# Provided data:
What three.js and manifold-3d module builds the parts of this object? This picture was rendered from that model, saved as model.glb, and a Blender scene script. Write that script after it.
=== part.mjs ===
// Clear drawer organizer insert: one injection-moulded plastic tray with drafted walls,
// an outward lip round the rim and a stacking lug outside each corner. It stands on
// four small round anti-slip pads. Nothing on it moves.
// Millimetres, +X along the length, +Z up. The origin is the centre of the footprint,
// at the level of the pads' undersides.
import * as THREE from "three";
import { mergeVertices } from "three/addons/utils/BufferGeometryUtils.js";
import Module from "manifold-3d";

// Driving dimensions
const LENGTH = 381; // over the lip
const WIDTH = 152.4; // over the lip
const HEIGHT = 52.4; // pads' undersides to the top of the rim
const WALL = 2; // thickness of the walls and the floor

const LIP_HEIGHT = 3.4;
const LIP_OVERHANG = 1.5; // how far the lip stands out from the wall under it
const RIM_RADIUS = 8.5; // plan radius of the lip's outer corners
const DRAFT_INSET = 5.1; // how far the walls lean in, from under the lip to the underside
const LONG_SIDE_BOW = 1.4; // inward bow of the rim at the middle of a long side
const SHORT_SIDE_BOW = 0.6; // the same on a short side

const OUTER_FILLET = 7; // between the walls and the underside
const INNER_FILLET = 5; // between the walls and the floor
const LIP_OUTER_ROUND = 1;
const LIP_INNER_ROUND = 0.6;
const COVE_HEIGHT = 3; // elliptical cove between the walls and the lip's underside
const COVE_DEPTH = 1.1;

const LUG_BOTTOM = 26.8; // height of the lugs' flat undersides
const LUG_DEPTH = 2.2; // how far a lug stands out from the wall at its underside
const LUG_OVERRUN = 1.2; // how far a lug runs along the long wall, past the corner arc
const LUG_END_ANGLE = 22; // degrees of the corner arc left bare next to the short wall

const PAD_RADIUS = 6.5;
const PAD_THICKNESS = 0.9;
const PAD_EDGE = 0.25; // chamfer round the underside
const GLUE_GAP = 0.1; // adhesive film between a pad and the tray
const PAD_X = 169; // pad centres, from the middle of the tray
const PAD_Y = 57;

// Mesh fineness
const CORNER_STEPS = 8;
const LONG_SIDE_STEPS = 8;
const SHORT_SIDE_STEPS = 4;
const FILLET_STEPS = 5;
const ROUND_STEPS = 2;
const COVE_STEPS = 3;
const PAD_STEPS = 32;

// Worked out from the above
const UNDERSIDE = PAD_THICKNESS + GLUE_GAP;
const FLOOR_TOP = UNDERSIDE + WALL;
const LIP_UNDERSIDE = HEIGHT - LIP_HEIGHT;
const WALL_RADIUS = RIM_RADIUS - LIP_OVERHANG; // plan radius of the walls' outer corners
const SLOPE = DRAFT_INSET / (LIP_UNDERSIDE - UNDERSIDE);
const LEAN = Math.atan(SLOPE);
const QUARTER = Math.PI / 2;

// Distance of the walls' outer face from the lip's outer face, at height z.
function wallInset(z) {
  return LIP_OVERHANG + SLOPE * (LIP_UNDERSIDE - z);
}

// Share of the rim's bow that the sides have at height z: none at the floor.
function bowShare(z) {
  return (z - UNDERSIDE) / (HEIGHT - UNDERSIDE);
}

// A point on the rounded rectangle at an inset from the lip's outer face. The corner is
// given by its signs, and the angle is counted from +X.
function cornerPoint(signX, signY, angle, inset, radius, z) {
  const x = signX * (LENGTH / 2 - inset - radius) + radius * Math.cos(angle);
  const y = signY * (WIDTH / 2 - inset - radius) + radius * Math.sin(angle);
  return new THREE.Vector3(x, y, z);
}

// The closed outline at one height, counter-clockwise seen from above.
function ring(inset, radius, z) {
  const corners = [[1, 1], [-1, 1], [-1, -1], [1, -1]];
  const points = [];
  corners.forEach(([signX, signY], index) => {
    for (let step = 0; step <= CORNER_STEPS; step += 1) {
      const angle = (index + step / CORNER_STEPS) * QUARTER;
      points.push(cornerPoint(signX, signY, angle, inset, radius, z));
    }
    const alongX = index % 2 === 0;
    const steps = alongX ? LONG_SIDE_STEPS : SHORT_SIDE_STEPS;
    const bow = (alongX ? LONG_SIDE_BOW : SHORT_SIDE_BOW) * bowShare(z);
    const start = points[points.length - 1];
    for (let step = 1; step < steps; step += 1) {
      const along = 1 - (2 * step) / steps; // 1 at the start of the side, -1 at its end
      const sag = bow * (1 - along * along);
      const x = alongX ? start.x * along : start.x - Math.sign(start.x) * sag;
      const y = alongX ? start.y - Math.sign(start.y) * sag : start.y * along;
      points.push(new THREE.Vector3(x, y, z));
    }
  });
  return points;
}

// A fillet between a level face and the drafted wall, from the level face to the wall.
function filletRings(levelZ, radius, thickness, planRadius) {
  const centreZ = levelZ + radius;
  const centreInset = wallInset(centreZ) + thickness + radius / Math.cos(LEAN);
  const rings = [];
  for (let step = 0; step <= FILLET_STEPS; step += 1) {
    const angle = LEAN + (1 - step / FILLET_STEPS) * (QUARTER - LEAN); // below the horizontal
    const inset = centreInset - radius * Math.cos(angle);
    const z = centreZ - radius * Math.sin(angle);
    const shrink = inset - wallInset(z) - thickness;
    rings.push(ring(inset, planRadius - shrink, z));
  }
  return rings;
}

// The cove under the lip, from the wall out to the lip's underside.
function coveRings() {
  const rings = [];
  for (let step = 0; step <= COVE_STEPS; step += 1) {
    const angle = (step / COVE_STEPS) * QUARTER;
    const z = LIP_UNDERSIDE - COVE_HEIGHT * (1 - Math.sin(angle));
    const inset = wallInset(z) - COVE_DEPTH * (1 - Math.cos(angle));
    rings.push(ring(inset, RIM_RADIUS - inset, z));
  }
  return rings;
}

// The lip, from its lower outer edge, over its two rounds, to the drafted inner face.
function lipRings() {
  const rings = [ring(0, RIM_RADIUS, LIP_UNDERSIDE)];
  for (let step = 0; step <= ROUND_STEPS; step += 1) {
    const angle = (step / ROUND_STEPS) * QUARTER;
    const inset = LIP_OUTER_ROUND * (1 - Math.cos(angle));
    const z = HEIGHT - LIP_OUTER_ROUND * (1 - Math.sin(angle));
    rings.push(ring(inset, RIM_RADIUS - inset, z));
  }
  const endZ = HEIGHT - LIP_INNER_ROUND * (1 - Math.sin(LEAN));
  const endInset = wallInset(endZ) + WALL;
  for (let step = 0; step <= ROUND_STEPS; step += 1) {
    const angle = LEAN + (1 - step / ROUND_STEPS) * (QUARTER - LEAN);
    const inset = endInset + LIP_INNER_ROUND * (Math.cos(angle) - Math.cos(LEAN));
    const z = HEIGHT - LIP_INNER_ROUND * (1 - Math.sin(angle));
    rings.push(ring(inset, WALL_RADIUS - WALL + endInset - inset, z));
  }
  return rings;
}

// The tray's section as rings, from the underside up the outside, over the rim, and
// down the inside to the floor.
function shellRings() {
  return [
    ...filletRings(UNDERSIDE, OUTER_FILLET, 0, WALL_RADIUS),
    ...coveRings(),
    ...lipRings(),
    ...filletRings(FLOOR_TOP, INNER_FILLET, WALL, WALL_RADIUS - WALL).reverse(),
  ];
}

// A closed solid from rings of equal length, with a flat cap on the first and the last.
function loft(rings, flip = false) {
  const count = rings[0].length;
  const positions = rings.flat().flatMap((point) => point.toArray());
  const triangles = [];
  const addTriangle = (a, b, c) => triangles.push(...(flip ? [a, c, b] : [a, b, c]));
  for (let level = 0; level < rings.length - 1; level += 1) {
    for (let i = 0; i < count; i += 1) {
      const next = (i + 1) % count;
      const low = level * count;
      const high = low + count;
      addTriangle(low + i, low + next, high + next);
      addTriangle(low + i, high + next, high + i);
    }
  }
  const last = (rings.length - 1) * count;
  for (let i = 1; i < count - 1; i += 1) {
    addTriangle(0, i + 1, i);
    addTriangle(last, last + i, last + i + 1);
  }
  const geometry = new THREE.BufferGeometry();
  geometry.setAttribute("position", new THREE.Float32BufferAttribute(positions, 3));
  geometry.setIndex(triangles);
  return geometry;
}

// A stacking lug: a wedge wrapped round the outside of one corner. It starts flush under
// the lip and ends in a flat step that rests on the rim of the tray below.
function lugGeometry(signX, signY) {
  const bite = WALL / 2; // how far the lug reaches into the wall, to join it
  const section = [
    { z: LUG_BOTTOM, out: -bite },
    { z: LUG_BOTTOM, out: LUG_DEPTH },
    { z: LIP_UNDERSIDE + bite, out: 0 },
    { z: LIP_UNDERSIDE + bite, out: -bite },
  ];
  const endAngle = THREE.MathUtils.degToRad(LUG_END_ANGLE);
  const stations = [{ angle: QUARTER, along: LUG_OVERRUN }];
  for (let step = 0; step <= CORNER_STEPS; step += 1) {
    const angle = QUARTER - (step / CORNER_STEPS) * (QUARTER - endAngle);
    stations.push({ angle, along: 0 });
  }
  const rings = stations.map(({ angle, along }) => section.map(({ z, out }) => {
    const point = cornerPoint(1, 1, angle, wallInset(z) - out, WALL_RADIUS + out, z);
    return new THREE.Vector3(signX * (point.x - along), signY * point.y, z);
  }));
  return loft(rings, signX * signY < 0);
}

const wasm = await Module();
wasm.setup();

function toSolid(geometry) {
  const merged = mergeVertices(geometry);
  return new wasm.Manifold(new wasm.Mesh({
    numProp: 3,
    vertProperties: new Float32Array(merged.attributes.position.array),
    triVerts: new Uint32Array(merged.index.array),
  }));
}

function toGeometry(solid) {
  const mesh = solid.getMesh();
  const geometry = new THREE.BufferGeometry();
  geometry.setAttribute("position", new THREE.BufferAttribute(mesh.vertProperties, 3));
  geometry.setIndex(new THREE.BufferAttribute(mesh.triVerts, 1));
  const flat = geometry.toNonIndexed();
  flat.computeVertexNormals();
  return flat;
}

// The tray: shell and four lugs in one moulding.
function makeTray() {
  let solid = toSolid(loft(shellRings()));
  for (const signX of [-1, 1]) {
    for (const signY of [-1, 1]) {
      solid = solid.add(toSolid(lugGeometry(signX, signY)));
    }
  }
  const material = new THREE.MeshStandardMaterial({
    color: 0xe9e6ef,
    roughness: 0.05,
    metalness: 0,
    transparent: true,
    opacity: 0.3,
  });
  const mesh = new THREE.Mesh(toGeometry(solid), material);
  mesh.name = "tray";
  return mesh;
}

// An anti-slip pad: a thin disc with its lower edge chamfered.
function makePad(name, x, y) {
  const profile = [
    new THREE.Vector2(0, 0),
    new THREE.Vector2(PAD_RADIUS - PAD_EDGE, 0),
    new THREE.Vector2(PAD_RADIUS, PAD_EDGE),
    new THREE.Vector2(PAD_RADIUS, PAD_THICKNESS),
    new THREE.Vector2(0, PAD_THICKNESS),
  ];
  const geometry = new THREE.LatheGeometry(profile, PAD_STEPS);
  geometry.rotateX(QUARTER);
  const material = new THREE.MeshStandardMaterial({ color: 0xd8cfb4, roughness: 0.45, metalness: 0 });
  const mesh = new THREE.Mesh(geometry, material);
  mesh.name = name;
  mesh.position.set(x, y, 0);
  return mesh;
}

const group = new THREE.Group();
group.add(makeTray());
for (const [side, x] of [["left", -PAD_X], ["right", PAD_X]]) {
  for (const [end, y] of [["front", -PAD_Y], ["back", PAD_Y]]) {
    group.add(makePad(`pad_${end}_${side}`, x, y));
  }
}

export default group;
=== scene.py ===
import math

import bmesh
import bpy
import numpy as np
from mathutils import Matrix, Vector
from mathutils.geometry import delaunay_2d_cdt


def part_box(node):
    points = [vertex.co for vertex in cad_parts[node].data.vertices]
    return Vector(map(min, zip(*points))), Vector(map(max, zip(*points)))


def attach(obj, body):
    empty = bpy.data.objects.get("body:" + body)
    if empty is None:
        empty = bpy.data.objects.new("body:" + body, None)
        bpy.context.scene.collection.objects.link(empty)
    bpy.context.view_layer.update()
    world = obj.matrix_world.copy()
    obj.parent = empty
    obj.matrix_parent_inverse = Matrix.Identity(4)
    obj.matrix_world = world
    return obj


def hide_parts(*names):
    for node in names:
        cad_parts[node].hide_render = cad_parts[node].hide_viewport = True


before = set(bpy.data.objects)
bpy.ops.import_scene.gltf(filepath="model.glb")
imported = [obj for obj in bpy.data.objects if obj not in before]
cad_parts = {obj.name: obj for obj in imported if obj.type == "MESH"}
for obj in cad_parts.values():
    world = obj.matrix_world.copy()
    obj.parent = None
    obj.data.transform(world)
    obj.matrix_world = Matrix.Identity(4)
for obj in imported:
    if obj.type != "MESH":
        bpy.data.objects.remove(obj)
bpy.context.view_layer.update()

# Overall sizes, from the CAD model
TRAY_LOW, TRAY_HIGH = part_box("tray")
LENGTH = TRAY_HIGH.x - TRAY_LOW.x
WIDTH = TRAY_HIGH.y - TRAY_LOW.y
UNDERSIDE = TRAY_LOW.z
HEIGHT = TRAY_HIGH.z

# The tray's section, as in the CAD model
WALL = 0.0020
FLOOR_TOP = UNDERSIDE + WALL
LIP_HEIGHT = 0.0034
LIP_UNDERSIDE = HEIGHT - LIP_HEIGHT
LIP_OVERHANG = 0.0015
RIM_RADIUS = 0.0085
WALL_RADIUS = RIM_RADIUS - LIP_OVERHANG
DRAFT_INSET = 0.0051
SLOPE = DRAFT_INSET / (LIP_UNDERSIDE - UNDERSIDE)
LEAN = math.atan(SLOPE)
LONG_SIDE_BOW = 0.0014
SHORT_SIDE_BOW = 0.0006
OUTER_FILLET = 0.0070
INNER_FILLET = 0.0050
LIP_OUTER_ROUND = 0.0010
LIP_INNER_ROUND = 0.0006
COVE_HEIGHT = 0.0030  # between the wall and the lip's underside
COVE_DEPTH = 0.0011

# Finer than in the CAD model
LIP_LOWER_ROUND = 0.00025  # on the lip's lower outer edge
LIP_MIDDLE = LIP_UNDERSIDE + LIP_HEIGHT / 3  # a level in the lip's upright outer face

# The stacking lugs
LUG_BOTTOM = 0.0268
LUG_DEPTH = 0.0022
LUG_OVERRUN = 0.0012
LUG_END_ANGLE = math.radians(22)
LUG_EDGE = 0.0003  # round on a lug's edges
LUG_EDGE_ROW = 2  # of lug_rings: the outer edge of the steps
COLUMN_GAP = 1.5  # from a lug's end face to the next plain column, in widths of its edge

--

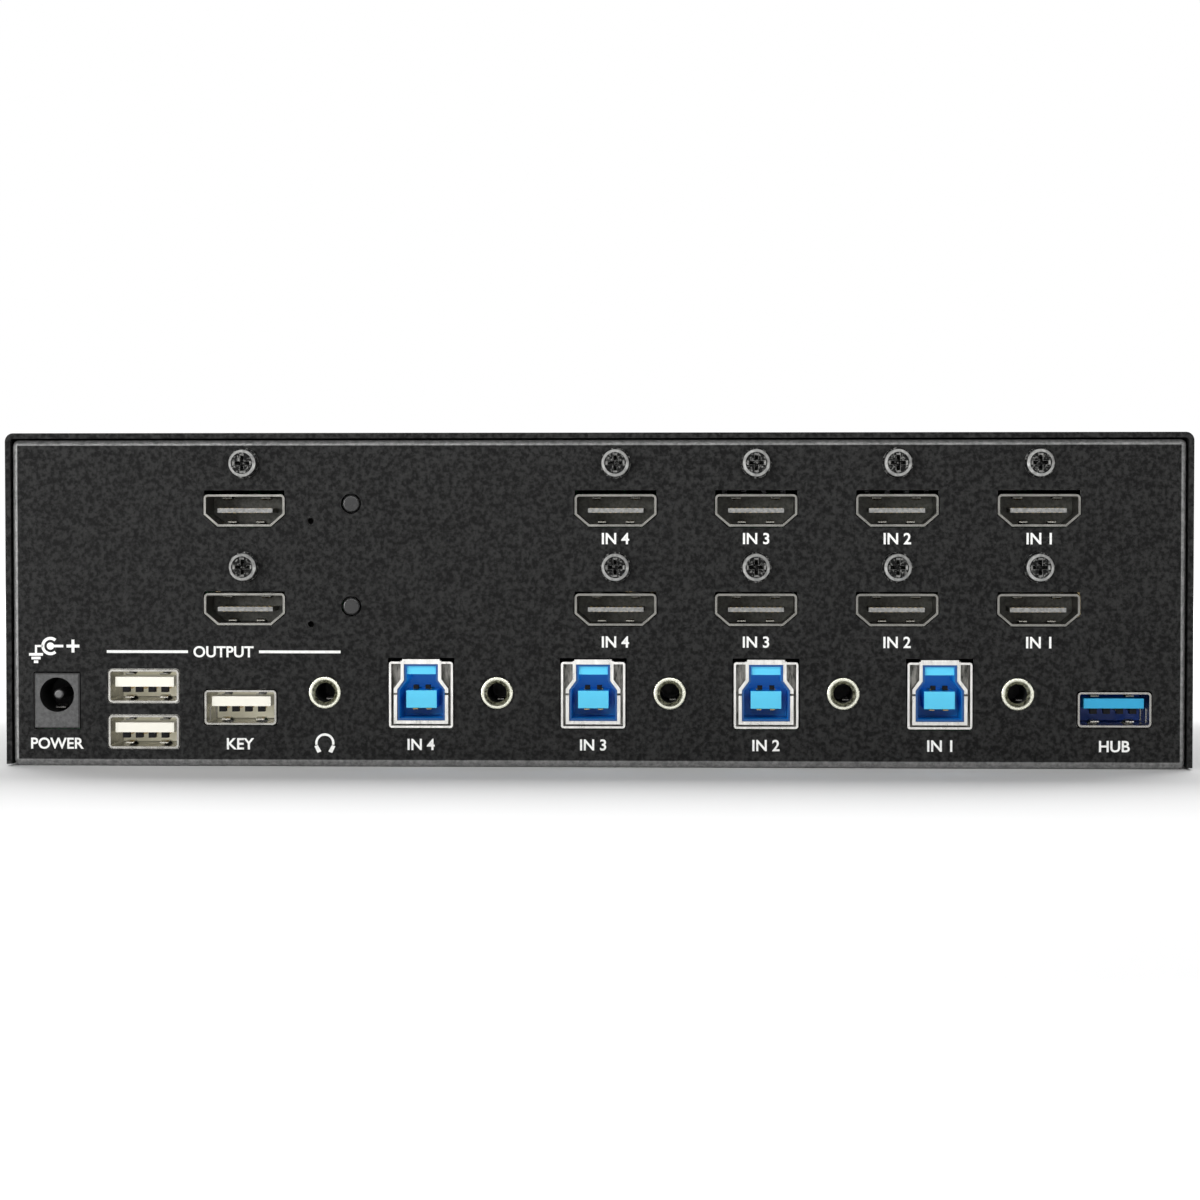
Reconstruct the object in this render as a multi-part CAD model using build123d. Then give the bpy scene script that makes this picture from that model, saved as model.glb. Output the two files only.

# Exercise aim:
Of the lines above, retype only those from the line containing "in one moulding." through the line containing "cad_parts[node].hide_render = cad_parts[node].hide_viewport", including both, exactly.

# Written solution:
// The tray: shell and four lugs in one moulding.
function makeTray() {
  let solid = toSolid(loft(shellRings()));
  for (const signX of [-1, 1]) {
    for (const signY of [-1, 1]) {
      solid = solid.add(toSolid(lugGeometry(signX, signY)));
    }
  }
  const material = new THREE.MeshStandardMaterial({
    color: 0xe9e6ef,
    roughness: 0.05,
    metalness: 0,
    transparent: true,
    opacity: 0.3,
  });
  const mesh = new THREE.Mesh(toGeometry(solid), material);
  mesh.name = "tray";
  return mesh;
}

// An anti-slip pad: a thin disc with its lower edge chamfered.
function makePad(name, x, y) {
  const profile = [
    new THREE.Vector2(0, 0),
    new THREE.Vector2(PAD_RADIUS - PAD_EDGE, 0),
    new THREE.Vector2(PAD_RADIUS, PAD_EDGE),
    new THREE.Vector2(PAD_RADIUS, PAD_THICKNESS),
    new THREE.Vector2(0, PAD_THICKNESS),
  ];
  const geometry = new THREE.LatheGeometry(profile, PAD_STEPS);
  geometry.rotateX(QUARTER);
  const material = new THREE.MeshStandardMaterial({ color: 0xd8cfb4, roughness: 0.45, metalness: 0 });
  const mesh = new THREE.Mesh(geometry, material);
  mesh.name = name;
  mesh.position.set(x, y, 0);
  return mesh;
}

const group = new THREE.Group();
group.add(makeTray());
for (const [side, x] of [["left", -PAD_X], ["right", PAD_X]]) {
  for (const [end, y] of [["front", -PAD_Y], ["back", PAD_Y]]) {
    group.add(makePad(`pad_${end}_${side}`, x, y));
  }
}

export default group;
=== scene.py ===
import math

import bmesh
import bpy
import numpy as np
from mathutils import Matrix, Vector
from mathutils.geometry import delaunay_2d_cdt


def part_box(node):
    points = [vertex.co for vertex in cad_parts[node].data.vertices]
    return Vector(map(min, zip(*points))), Vector(map(max, zip(*points)))


def attach(obj, body):
    empty = bpy.data.objects.get("body:" + body)
    if empty is None:
        empty = bpy.data.objects.new("body:" + body, None)
        bpy.context.scene.collection.objects.link(empty)
    bpy.context.view_layer.update()
    world = obj.matrix_world.copy()
    obj.parent = empty
    obj.matrix_parent_inverse = Matrix.Identity(4)
    obj.matrix_world = world
    return obj


def hide_parts(*names):
    for node in names:
        cad_parts[node].hide_render = cad_parts[node].hide_viewport = True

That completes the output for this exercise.